Federal revenue collection targeted to increase by +33%, bulk of which or 60% will come from indirect taxes

Income tax target increased by PKR 421bn, contributed by increase in corporate tax rate, changes in salaried class tax slabs and WHT on property.

Withdrawal of zero rated regime for export oriented sectors. Sales tax on sugar and textile increased to 17% from 8% and 5% respectively

PKR 13bn increase in PDL and PKR 5bn increase in GIDC

Gross revenues are budgeted to show +33% growth. In 2019 lower sales tax and FED collection impacted budgeted estimates.

This requires a cut in overall expenditures. For that matter, development budget has kept tight in order to make way for rising debt servicing and defense cost, both of which are expected to take up more than the total revenues in FY20. Moreover, in 2018-19 actual PSDP disbursement was roughly 73% of budgeted amount. Unless investment growth accelerates, which in case of reduce development budget seems hard to come by, we see attaining 2019-20 GDP growth estimates will be rather challenging.

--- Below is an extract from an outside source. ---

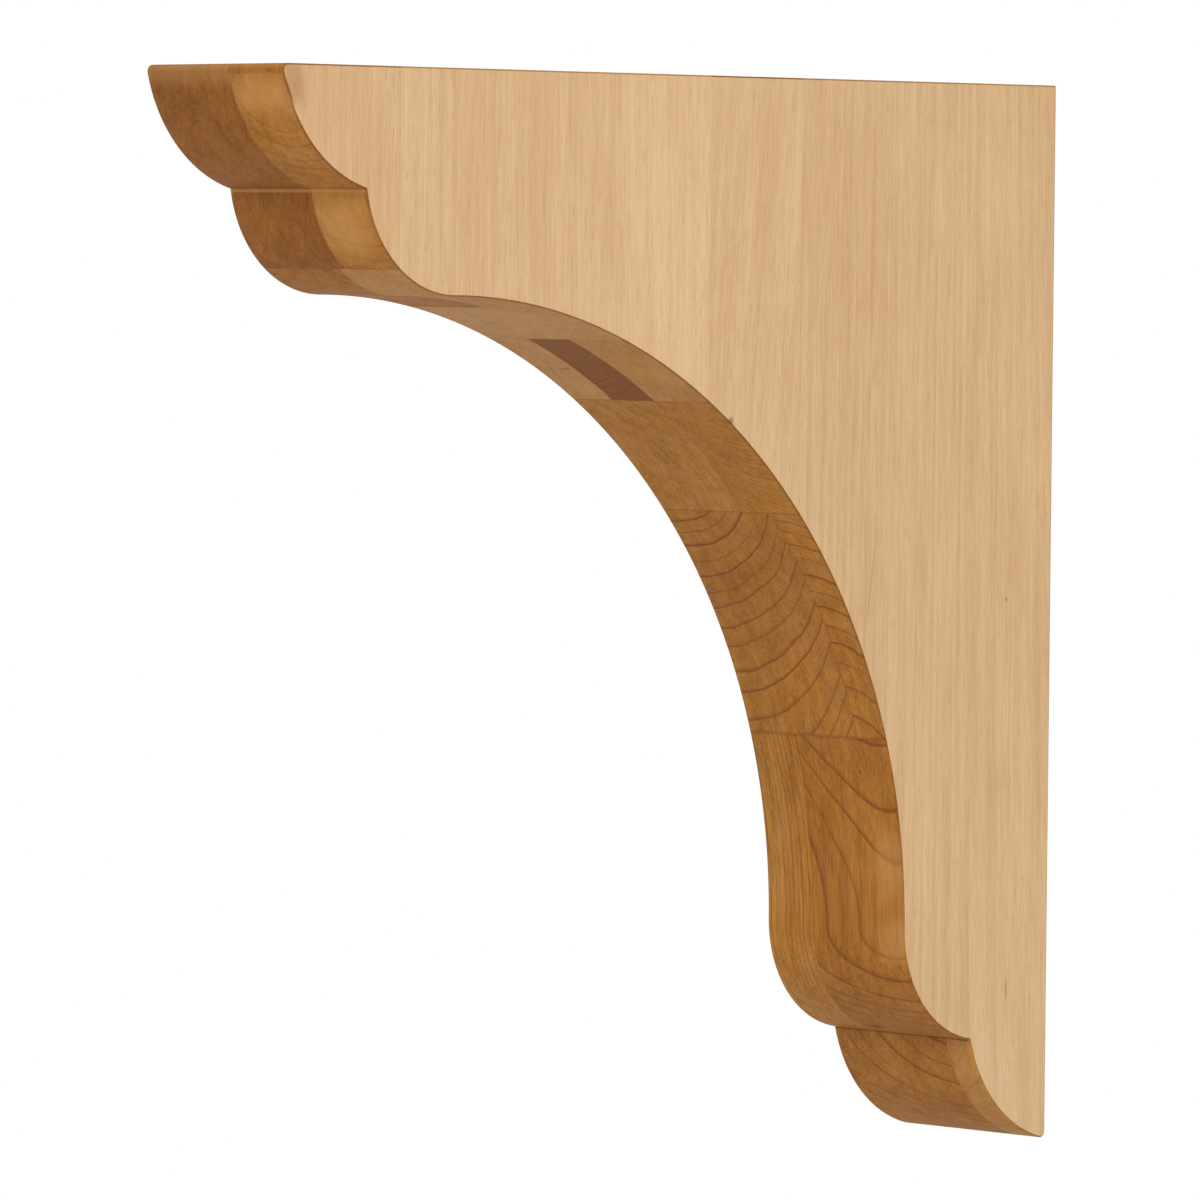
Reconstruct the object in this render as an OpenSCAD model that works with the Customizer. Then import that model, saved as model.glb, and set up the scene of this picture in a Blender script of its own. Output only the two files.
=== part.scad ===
// Bracket corbel sawn from a blank of glued hard maple staves.
// +X runs across the thickness, +Y points into the wall, +Z is up.
// The origin is the middle of the face that is fixed to the wall.

/* [Overall size] */
// How far the bracket stands out from the wall, to the nose corner before it is rounded
projection = 254; // [210:1:360]
// Height on the wall, to the foot corner before it is rounded
height = 254; // [210:1:360]
// Thickness between the two flat cheeks
thickness = 44.45; // [25:0.05:90]

/* [Sawn outline] */
// Depth of the top arm and of the wall leg where the arch ends in them
leg_depth = 51; // [42:0.5:70]
// Distance from the tip of a leg back to the end of the arch
end_reach = 53.3; // [46:0.1:75]
// Radius of the inner scallop, which runs into the arch
inner_scallop_r = 28; // [24:0.5:40]
// Depth of the crease between the two scallops, from the flat face
crease_depth = 27.3; // [18:0.1:33]
// Radius of the tip scallop
tip_scallop_r = 35; // [30:0.5:80]
// Rounding of the corner at the very tip of each leg
tip_round_r = 1.5; // [0.5:0.1:5]

/* [Staves, widths before all are trimmed in proportion to fill the blank] */
// Stave against the wall
wall_stave_w = 28; // [15:0.5:60]
// Stave that holds the lower scallops
foot_stave_w = 30; // [15:0.5:60]
// Stave behind the steep end of the arch
lower_arch_w = 30.5; // [15:0.5:60]
// Stave behind the middle of the arch
middle_arch_w = 30.5; // [15:0.5:60]
// Stave behind the flat end of the arch
upper_arch_w = 28; // [15:0.5:60]
// Stave at the crown of the arch
crown_stave_w = 25.5; // [15:0.5:60]
// Stave that holds the upper inner scallop
shoulder_w = 45.5; // [15:0.5:60]
// Stave at the nose
nose_w = 36; // [15:0.5:60]

/* [Strips, glue joints in percent of the thickness from the left cheek] */
// Joint in the wall stave
wall_joint = 82; // [10:0.5:90]
// Joint in the foot stave
foot_joint = 33.5; // [10:0.5:90]
// Joint in the lower arch stave
lower_arch_joint = 79.5; // [10:0.5:90]
// Joint in the middle arch stave
middle_arch_joint = 60; // [10:0.5:90]
// Left joint of the dark strip in the upper arch stave
dark_strip_left = 29.5; // [10:0.5:45]
// Right joint of the dark strip in the upper arch stave
dark_strip_right = 60; // [50:0.5:90]
// Joint in the shoulder stave
shoulder_joint = 56; // [10:0.5:90]
// Joint in the nose stave
nose_joint = 60; // [10:0.5:90]

/* [Hidden] */
$fn = 180;

// Order of the staves, from the wall out to the nose
WALL = 0;
FOOT = 1;
LOWER = 2;
MIDDLE = 3;
UPPER = 4;
CROWN = 5;
SHOULDER = 6;
NOSE = 7;
stave_w = [wall_stave_w, foot_stave_w, lower_arch_w, middle_arch_w,
           upper_arch_w, crown_stave_w, shoulder_w, nose_w];
LEFT_CHEEK = 0;
RIGHT_CHEEK = 100;

function sum_to(list, count) = count == 0 ? 0 : list[count - 1] + sum_to(list, count - 1);
// Distance from the wall to the near side of a stave
function stave_start(index) = projection * sum_to(stave_w, index) / sum_to(stave_w, len(stave_w));

// The arch is a quarter circle; on a bracket that isn't square it ends in a straight stretch
arch_r = min(projection, height) - end_reach - leg_depth;
arch_centre = leg_depth + arch_r;

// In a leg's own plane, "along" is measured back from its tip and "deep" from its flat face
inner_scallop_deep = leg_depth - inner_scallop_r;
crease_along = end_reach
    - sqrt(pow(inner_scallop_r, 2) - pow(crease_depth - inner_scallop_deep, 2));
// Centre of the tip scallop, which passes through the tip and the crease
chord = norm([crease_along, crease_depth]);
chord_to_centre = sqrt(pow(tip_scallop_r, 2) - pow(chord / 2, 2));
tip_along = crease_along / 2 + chord_to_centre * crease_depth / chord;
tip_deep = crease_depth / 2 - chord_to_centre * crease_along / chord;
// Centre of the small round, which touches the flat face and the tip scallop
round_reach = tip_scallop_r - tip_round_r;
round_along = tip_along - sqrt(pow(round_reach, 2) - pow(tip_round_r - tip_deep, 2));
touch = [tip_along, tip_deep]
    + [round_along - tip_along, tip_round_r - tip_deep] * tip_scallop_r / round_reach;

// Two scallops at the end of a leg: x is along and y is deep
module leg_end() {
    // the inner scallop, below the level of the crease
    intersection() {
        translate([end_reach, inner_scallop_deep]) circle(inner_scallop_r);
        translate([0, crease_depth]) square([end_reach, leg_depth - crease_depth]);
    }
    // the solid wood behind the tip scallop
    translate([tip_along, 0]) square([end_reach - tip_along, crease_depth]);
    // the tip scallop, from the small round down to the crease
    intersection() {
        translate([tip_along, tip_deep]) circle(tip_scallop_r);
        polygon([
            [tip_along, 0],
            [round_along, 0],
            [round_along, tip_round_r],
            touch,
            [touch[0], crease_depth],
            [tip_along, crease_depth]
        ]);
    }
    translate([round_along, tip_round_r]) circle(tip_round_r);
}

// The sawn outline: x is the distance from the wall and y the distance below the top
module side_outline() {
    difference() {
        square([projection - end_reach, height - end_reach]);
        translate([arch_centre, arch_centre]) circle(arch_r);
        translate([arch_centre, leg_depth]) square([projection, height]);
        translate([leg_depth, arch_centre]) square([projection, height]);
    }
    translate([projection, 0]) mirror([1, 0]) leg_end();
    translate([0, height]) mirror([0, 1]) mirror([1, -1]) leg_end();
}

// One glued board: a stave, between two joints given in percent of the thickness
module board(stave, left, right) {
    start = stave_start(stave);
    x_left = thickness * (left / 100 - 0.5);
    translate([x_left, 0, height / 2])
    rotate([180, 0, 0])
    rotate([90, 0, 90])
    linear_extrude(thickness * (right - left) / 100)
    intersection() {
        side_outline();
        translate([start, 0]) square([stave_start(stave + 1) - start, height]);
    }
}

module wall_stave_left() {
    color("#d9b684") board(WALL, LEFT_CHEEK, wall_joint);
}

module wall_stave_right() {
    color("#dcba8a") board(WALL, wall_joint, RIGHT_CHEEK);
}

module foot_stave_left() {
    color("#d2a66c") board(FOOT, LEFT_CHEEK, foot_joint);
}

module foot_stave_right() {
    color("#d8b281") board(FOOT, foot_joint, RIGHT_CHEEK);
}

module lower_arch_left() {
    color("#cf9f63") board(LOWER, LEFT_CHEEK, lower_arch_joint);
}

module lower_arch_right() {
    color("#d6ae7a") board(LOWER, lower_arch_joint, RIGHT_CHEEK);
}

module middle_arch_left() {
    color("#d7ad74") board(MIDDLE, LEFT_CHEEK, middle_arch_joint);
}

module middle_arch_right() {
    color("#d5ab76") board(MIDDLE, middle_arch_joint, RIGHT_CHEEK);
}

module upper_arch_left() {
    color("#d8ae76") board(UPPER, LEFT_CHEEK, dark_strip_left);
}

module upper_arch_middle() {
    color("#a8743f") board(UPPER, dark_strip_left, dark_strip_right);
}

module upper_arch_right() {
    color("#dcb889") board(UPPER, dark_strip_right, RIGHT_CHEEK);
}

module crown_stave() {
    color("#dab383") board(CROWN, LEFT_CHEEK, RIGHT_CHEEK);
}

module shoulder_left() {
    color("#c99657") board(SHOULDER, LEFT_CHEEK, shoulder_joint);
}

module shoulder_right() {
    color("#d9b486") board(SHOULDER, shoulder_joint, RIGHT_CHEEK);
}

module nose_left() {
    color("#c69257") board(NOSE, LEFT_CHEEK, nose_joint);
}

module nose_right() {
    color("#d5ae7c") board(NOSE, nose_joint, RIGHT_CHEEK);
}

wall_stave_left();
wall_stave_right();
foot_stave_left();
foot_stave_right();
lower_arch_left();
lower_arch_right();
middle_arch_left();
middle_arch_right();
upper_arch_left();
upper_arch_middle();
upper_arch_right();
crown_stave();
shoulder_left();
shoulder_right();
nose_left();
nose_right();
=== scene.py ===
"""Looks of a bracket corbel glued up from upright hard maple boards."""
from collections import namedtuple
from math import atan2, ceil, cos, hypot, pi, radians, sin, sqrt

import bmesh
import bpy
from bpy.props import FloatProperty, FloatVectorProperty, PointerProperty
from mathutils import Matrix, Vector


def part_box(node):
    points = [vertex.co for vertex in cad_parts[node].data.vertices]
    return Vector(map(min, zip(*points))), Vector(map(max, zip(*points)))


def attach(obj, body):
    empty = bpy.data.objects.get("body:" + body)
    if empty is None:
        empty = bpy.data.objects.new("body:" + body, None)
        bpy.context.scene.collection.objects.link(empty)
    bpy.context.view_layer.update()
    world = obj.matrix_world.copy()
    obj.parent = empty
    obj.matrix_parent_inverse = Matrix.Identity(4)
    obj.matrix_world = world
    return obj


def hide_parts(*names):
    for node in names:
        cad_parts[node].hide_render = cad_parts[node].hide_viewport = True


bl_info = {
    "name": "Maple Bracket Corbel",
    "version": (1, 0, 0),
    "blender": (4, 5, 0),
    "location": "3D View > Sidebar > Corbel",
    "description": "Builds a glued-up maple bracket corbel around its construction model",
    "category": "Object",
}

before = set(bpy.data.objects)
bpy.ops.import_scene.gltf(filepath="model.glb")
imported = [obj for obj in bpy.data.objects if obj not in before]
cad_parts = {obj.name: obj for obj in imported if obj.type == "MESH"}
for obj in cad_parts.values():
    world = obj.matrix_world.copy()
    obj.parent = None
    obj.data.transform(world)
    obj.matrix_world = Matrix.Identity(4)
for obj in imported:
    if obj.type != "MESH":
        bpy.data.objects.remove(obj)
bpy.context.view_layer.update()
MM = 0.001
RIGHT_CHEEK = max(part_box(node)[1].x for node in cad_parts)
LEFT_CHEEK = min(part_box(node)[0].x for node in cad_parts)
TOP = max(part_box(node)[1].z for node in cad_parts)
NEAR = 0.05 * MM
TOUCHING = NEAR / 10
ON_THE_CUT = NEAR / 50
OUT_OF_PLACE = 0.2 * MM

# A face or an edge of the blank is told by how it lies
FLAT = 0.999
EASED = 0.1
ARRIS_ANGLE = radians(60)
CREASE_ANGLE = radians(-40)
SHARP_ANGLE = radians(32)
# The crease layer marks where shade is painted into a crease, and the worn layer a pale band beside it that
# is partly wear and partly painted highlight
FACE_LAYERS = ("sawn", "end_grain", "arris", "crease", "worn_and_highlight")

# Sockets of a Mix node that mixes colours: how much of the upper one shows, the lower and the upper one
SHARE = 0
LOWER = 6
UPPER = 7


def linear(hex_colour):
    """Turns an sRGB hex colour into the linear values that shaders work in."""
    channels = [int(hex_colour[i:i + 2], 16) / 255 for i in (1, 3, 5)]
    return tuple(c / 12.92 if c <= 0.04045 else ((c + 0.055) / 1.055) ** 2.4 for c in channels)


def colour_property(name, description, hex_colour):
    """One colour that a user can change, kept as linear values."""
    return FloatVectorProperty(name=name, description=description, subtype="COLOR",
                               default=linear(hex_colour), min=0, max=1)


def length_property(name, description, millimetres):
    """One length that a user can change, given here in millimetres."""
    return FloatProperty(name=name, description=description, unit="LENGTH",
                         default=millimetres * MM, min=0)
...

Current expenditure is targeted to grow by +30%. Last year government overshot its target by +11%.

Government missed its debt servicing cost by ~23%, In 2019-20 domestic debt servicing is budgeted to increase by PKR 904mn on the back of rising interest rates

Defense cost is budgeted to remain relatively same

PKR 251bn subsidy to be allocated for WAPDA and KEL

New Budget echoes government’s continuing efforts to broaden tax net

FY20 budgetary measures echo’s government efforts to broaden tax net and simultaneously protect the underprivileged segment of the country. Moreover, with ~50% of the tax revenue employed for debt servicing, the budget tried to strike a balance between keeping a healthy development target and reduction in fiscal deficit. For that matter the government has put up an ambitious primary fiscal deficit target of 0.6% in FY20 down from 2.0% of the GDP in 2019.

Among key tax measures include;

1# Taxation of Capital gains on immoveable properties

Capital gain tax on immoveable property is now brought under normal tax regime where previously the rate was 10% for holding period of less than 1 year, 7.5% for holding period between 1 to 2 years and 5% for holding period between 2 to 3 years. Gain on open plots for holding period of up to 1 year will be taxed on the full amount while for period between 1 to 10 years, 75% of the gain will be subject to tax. Similarly, for gain on constructed property for period up to 1 year will be taxed on full amount whereas for holding period between 1 to 5 years 75% of the total gain will be taxed. However, there will be no tax on the amount of gain made where holding period is greater than 5 years.

2# Taxation of the Real Estate Sector

Various measure has been taken to restructure the taxation on real estate sector as it has been a source of money laundering and safe haven for untaxed money. The measures taken include:

I. The FBR rates of immoveable properties in 21 major cities are intended to be brought closer to or about 85% of the actual market value and 3% tax between difference of DC value and FBR value for not explaining source of investment is withdrawn.

II. Rate of WHT tax on immoveable property is being reduced to 1% from 2% currently.

III. The threshold of WHT tax on purchase of property to the tune of PKR 4mn or above is being abolished and will be collected irrespective of the value of the property purchased.

IV. WHT tax on sale of property will only be collected if the holding period is less than 5 years compared to no tax currently if property is held for more than 3 years as capital gain tax is brought under normal tax regime even beyond 3 years holding period.

V. The restriction for non-filer to purchase immovable property of PKR 5mn or above is now abolished.

3# Hundred percent higher tax rate for persons not appearing in active taxpayers list

The tax rates applicable for persons who do not appear in active taxpayers list would be increased by 100% of the tax rates collected or deducted under final tax for persons falling under active taxpayers list. However, the excess tax collected under the Tenth Schedule for persons not appearing in the active taxpayers list will be adjustable if the adjustment is filed before finalization of assessment prior to expiration of 45 days’ period after the date of provisional assessment (which is within 60 days of due date or as extended by the Board) according to rule stated under Tenth Schedule.

Market likely to suffer on back of weak corporate earnings outlook

As it is with any austere budget, corporate earnings are likely to suffer. The government has proposed increased corporate tax rates, continuation of super tax along with amendments in depreciation adjustments and carry forward losses, turnover tax rates, abolishment of zero-rated regime on five export oriented sector and increased FED on LNG. While we expect negative bearing for the market we may see liquidity diversion towards equity market from real estate and debt instruments.